* _The task_
Exactly reproduce the lines that follow.

* _Given data_

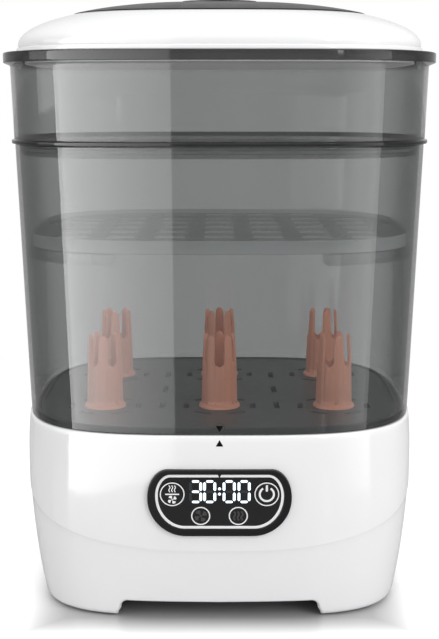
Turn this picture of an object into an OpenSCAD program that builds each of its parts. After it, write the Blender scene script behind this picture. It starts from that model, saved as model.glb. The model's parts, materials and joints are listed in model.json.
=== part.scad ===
// Steam bottle steriliser and dryer, drawn as the stack of pieces that it comes apart into.
// +Z is up, the front is -Y, and the origin is on the table under the middle of the base.

/* [Overall] */
// Half the width over the rim of the upper tray
rim_half = 145; // [140:1:150]
// How much less the half depth is than the half width, the same at every height
depth_cut = 10; // [6:1:14]
// Power of the rounded-rectangle plan outline
plan_power = 3.4; // [3:0.1:4]
// Thickness of the moulded plastic walls
wall = 2.6; // [2.2:0.1:3]

/* [Base] */
// Height of the top edge of the white base
base_top = 127; // [124:1:130]
// Half width of the base at its widest height
base_half = 134.5; // [133:0.5:136]
// Height at which the base is widest
base_widest_z = 100; // [90:1:105]
// Height of the arch under the front and the back, at its middle
arch_height = 11.8; // [9:0.1:12.2]
// Half width of that arch
arch_half = 67.5; // [55:0.5:70]

/* [Control panel] */
// Height of the panel's middle
panel_z = 83.2; // [80:0.2:85]
// Width of the black bezel
bezel_w = 93; // [92:0.5:95]
// Height of the black bezel
bezel_h = 44.5; // [44:0.5:46]
// Radius of the two push buttons
button_r = 8.1; // [7:0.1:8.1]
// Distance of the push buttons from the middle
button_x = 30.4; // [30.3:0.1:30.8]

/* [Chamber] */
// Outer half width of the clear housing at its foot
housing_foot_half = 132; // [131:0.5:133]
// Outer half width of the clear housing at its mouth
housing_mouth_half = 138.6; // [138:0.1:139]
// Height of the housing's mouth
housing_top = 310.3; // [305:0.1:312]
// Top of the bottle rack's plate
rack_top = 130; // [129.5:0.1:130.5]
// Height of a bottle peg
peg_height = 51; // [45:1:55]
// Distance between neighbouring pegs along a row
peg_pitch_x = 79; // [76:1:80]
// Distance between the two rows of pegs
peg_pitch_y = 104; // [100:1:106]
// Top of the middle rack's floor
mid_rack_top = 249; // [240:1:255]

/* [Upper tray and lid] */
// Height of the top of the tray's rim
rim_top = 369.3; // [365:0.1:372]
// Rise of the domed lid over its flange
dome_rise = 31.2; // [28:0.2:33]
// Half width of the black cap on the lid
cap_half = 101; // [95:1:104]

/* [Hidden] */

// Colours of the mouldings and metal parts
WHITE = "#f4f4f5";
SMOKE = [0.36, 0.38, 0.38, 0.45];
BLACK = "#141516";
CHARCOAL = "#3b3e3f";
SALMON = "#c98f78";
STEEL = "#b9bcc0";
ALLOY = "#a4a7ab";
SILICONE = "#dcdedf";
RUBBER = "#2b2b2c";
BOARD = "#2f6b3c";
GREY = "#8f9294";

OUTLINE_POINTS = 72;
FN = 48;
GAP = 0.3; // clearance between pieces that lift apart
EPS = 0.01;

// Base profile: the wall curves in below and above its widest height
lower_sweep = 0.00104;
upper_sweep = 0.0021;
base_foot_z = 1;
base_foot_power = 4.1;
base_edge_r = 4;
arch_r = 6;
arch_bow = 0.8; // how much higher the arch is at its ends
ledge_z = 117.4;

// Deck stack inside the base
deck_z = ledge_z + GAP;
deck_t = 2.5;
deck_top = deck_z + deck_t;
deck_half = 129.2;
plate_r = 58;
plate_lip_r = 66;
plate_floor = 110;
plate_t = 1.2;
seal_t = 1;
post_xy = [102, 56];
post_r = 4.5;
foot_xy = [90, 78];
foot_r = 9.5;
cover_z = 13;
cover_t = 2.5;

// Fan in the rear of the base, with its axis along Y
fan_x = -20;
fan_z = 55;
fan_r = 38;
fan_y = 76;
fan_depth = 24;
fan_wall = 2;
outlet_w = 24;
outlet_x = fan_x + fan_r - outlet_w / 2;
outlet_y = fan_y + fan_depth / 2;
shaft_r = 1.5;
shaft_clearance = 0.05;
impeller_r = 31;
blades = 24;
filter_w = 66;
filter_h = 46;
filter_y = fan_y + fan_depth + 2 + 1.5;
filter_depth = 10;
filter_opening = 1.2;

// Cord gland at the rear
gland_x = 56;
gland_z = 25;
gland_r = 6.5;
cord_r = 3.75;
gland_y = 102;
gland_length = 18;

// Panel stack, measured outwards from the wall at the panel's middle
panel_tilt = atan(2 * lower_sweep * (base_widest_z - panel_z));
bezel_top_corner = [13, 18.9];
bezel_bottom_corner_w = 25;
bezel_front = 2;
bezel_back = -4;
ring_w = 83;
ring_h = 36.5;
ring_band = 1.8;
ring_y = 1;
ring_top_corner = [10, 14.5];
ring_bottom_corner_w = 19.2;
lens_back = -1.2;
lens_front = 1;
button_y = 5.3;
button_front = 1.2;
button_gap = 0.4;
light_x = 12.1;
light_y = -8.6;
light_r = 5;
display_w = 42;
display_h = 17;
display_y = 6.9;
board_front = -9.5;
board_t = 1.6;
switch_top = -6.2;

// Chamber details
housing_taper = (housing_mouth_half - housing_foot_half) / (housing_top - base_top);
skirt_half = 128.6;
skirt_drop = 6;
skirt_wall = 2.2;
ledge_half = 127;
ledge_drop = 5;
mid_rack_floor_t = 2.5;
mid_rack_half = 131;
mid_rack_lip = 3;
mid_rack_skirt = 3.2;
rack_half = 125.6;
rack_plate_t = 3;
peg_base_r = 13.2;
peg_tip_r = 10.2;
peg_flange_r = 14.2;
peg_plug_r = 6;
peg_wall = 2.2;
peg_slots = 5;
peg_slot_w = 6.6;
peg_slot_depth = 22;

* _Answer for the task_
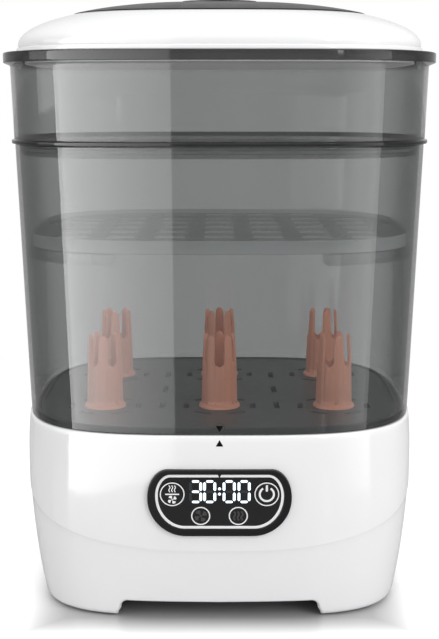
Turn this picture of an object into an OpenSCAD program that builds each of its parts. After it, write the Blender scene script behind this picture. It starts from that model, saved as model.glb. The model's parts, materials and joints are listed in model.json.
=== part.scad ===
// Steam bottle steriliser and dryer, drawn as the stack of pieces that it comes apart into.
// +Z is up, the front is -Y, and the origin is on the table under the middle of the base.

/* [Overall] */
// Half the width over the rim of the upper tray
rim_half = 145; // [140:1:150]
// How much less the half depth is than the half width, the same at every height
depth_cut = 10; // [6:1:14]
// Power of the rounded-rectangle plan outline
plan_power = 3.4; // [3:0.1:4]
// Thickness of the moulded plastic walls
wall = 2.6; // [2.2:0.1:3]

/* [Base] */
// Height of the top edge of the white base
base_top = 127; // [124:1:130]
// Half width of the base at its widest height
base_half = 134.5; // [133:0.5:136]
// Height at which the base is widest
base_widest_z = 100; // [90:1:105]
// Height of the arch under the front and the back, at its middle
arch_height = 11.8; // [9:0.1:12.2]
// Half width of that arch
arch_half = 67.5; // [55:0.5:70]

/* [Control panel] */
// Height of the panel's middle
panel_z = 83.2; // [80:0.2:85]
// Width of the black bezel
bezel_w = 93; // [92:0.5:95]
// Height of the black bezel
bezel_h = 44.5; // [44:0.5:46]
// Radius of the two push buttons
button_r = 8.1; // [7:0.1:8.1]
// Distance of the push buttons from the middle
button_x = 30.4; // [30.3:0.1:30.8]

/* [Chamber] */
// Outer half width of the clear housing at its foot
housing_foot_half = 132; // [131:0.5:133]
// Outer half width of the clear housing at its mouth
housing_mouth_half = 138.6; // [138:0.1:139]
// Height of the housing's mouth
housing_top = 310.3; // [305:0.1:312]
// Top of the bottle rack's plate
rack_top = 130; // [129.5:0.1:130.5]
// Height of a bottle peg
peg_height = 51; // [45:1:55]
// Distance between neighbouring pegs along a row
peg_pitch_x = 79; // [76:1:80]
// Distance between the two rows of pegs
peg_pitch_y = 104; // [100:1:106]
// Top of the middle rack's floor
mid_rack_top = 249; // [240:1:255]

/* [Upper tray and lid] */
// Height of the top of the tray's rim
rim_top = 369.3; // [365:0.1:372]
// Rise of the domed lid over its flange
dome_rise = 31.2; // [28:0.2:33]
// Half width of the black cap on the lid
cap_half = 101; // [95:1:104]

/* [Hidden] */

// Colours of the mouldings and metal parts
WHITE = "#f4f4f5";
SMOKE = [0.36, 0.38, 0.38, 0.45];
BLACK = "#141516";
CHARCOAL = "#3b3e3f";
SALMON = "#c98f78";
STEEL = "#b9bcc0";
ALLOY = "#a4a7ab";
SILICONE = "#dcdedf";
RUBBER = "#2b2b2c";
BOARD = "#2f6b3c";
GREY = "#8f9294";

OUTLINE_POINTS = 72;
FN = 48;
GAP = 0.3; // clearance between pieces that lift apart
EPS = 0.01;

// Base profile: the wall curves in below and above its widest height
lower_sweep = 0.00104;
upper_sweep = 0.0021;
base_foot_z = 1;
base_foot_power = 4.1;
base_edge_r = 4;
arch_r = 6;
arch_bow = 0.8; // how much higher the arch is at its ends
ledge_z = 117.4;

// Deck stack inside the base
deck_z = ledge_z + GAP;
deck_t = 2.5;
deck_top = deck_z + deck_t;
deck_half = 129.2;
plate_r = 58;
plate_lip_r = 66;
plate_floor = 110;
plate_t = 1.2;
seal_t = 1;
post_xy = [102, 56];
post_r = 4.5;
foot_xy = [90, 78];
foot_r = 9.5;
cover_z = 13;
cover_t = 2.5;

// Fan in the rear of the base, with its axis along Y
fan_x = -20;
fan_z = 55;
fan_r = 38;
fan_y = 76;
fan_depth = 24;
fan_wall = 2;
outlet_w = 24;
outlet_x = fan_x + fan_r - outlet_w / 2;
outlet_y = fan_y + fan_depth / 2;
shaft_r = 1.5;
shaft_clearance = 0.05;
impeller_r = 31;
blades = 24;
filter_w = 66;
filter_h = 46;
filter_y = fan_y + fan_depth + 2 + 1.5;
filter_depth = 10;
filter_opening = 1.2;

// Cord gland at the rear
gland_x = 56;
gland_z = 25;
gland_r = 6.5;
cord_r = 3.75;
gland_y = 102;
gland_length = 18;

// Panel stack, measured outwards from the wall at the panel's middle
panel_tilt = atan(2 * lower_sweep * (base_widest_z - panel_z));
bezel_top_corner = [13, 18.9];
bezel_bottom_corner_w = 25;
bezel_front = 2;
bezel_back = -4;
ring_w = 83;
ring_h = 36.5;
ring_band = 1.8;
ring_y = 1;
ring_top_corner = [10, 14.5];
ring_bottom_corner_w = 19.2;
lens_back = -1.2;
lens_front = 1;
button_y = 5.3;
button_front = 1.2;
button_gap = 0.4;
light_x = 12.1;
light_y = -8.6;
light_r = 5;
display_w = 42;
display_h = 17;
display_y = 6.9;
board_front = -9.5;
board_t = 1.6;
switch_top = -6.2;

// Chamber details
housing_taper = (housing_mouth_half - housing_foot_half) / (housing_top - base_top);
skirt_half = 128.6;
skirt_drop = 6;
skirt_wall = 2.2;
ledge_half = 127;
ledge_drop = 5;
mid_rack_floor_t = 2.5;
mid_rack_half = 131;
mid_rack_lip = 3;
mid_rack_skirt = 3.2;
rack_half = 125.6;
rack_plate_t = 3;
peg_base_r = 13.2;
peg_tip_r = 10.2;
peg_flange_r = 14.2;
peg_plug_r = 6;
peg_wall = 2.2;
peg_slots = 5;
peg_slot_w = 6.6;
peg_slot_depth = 22;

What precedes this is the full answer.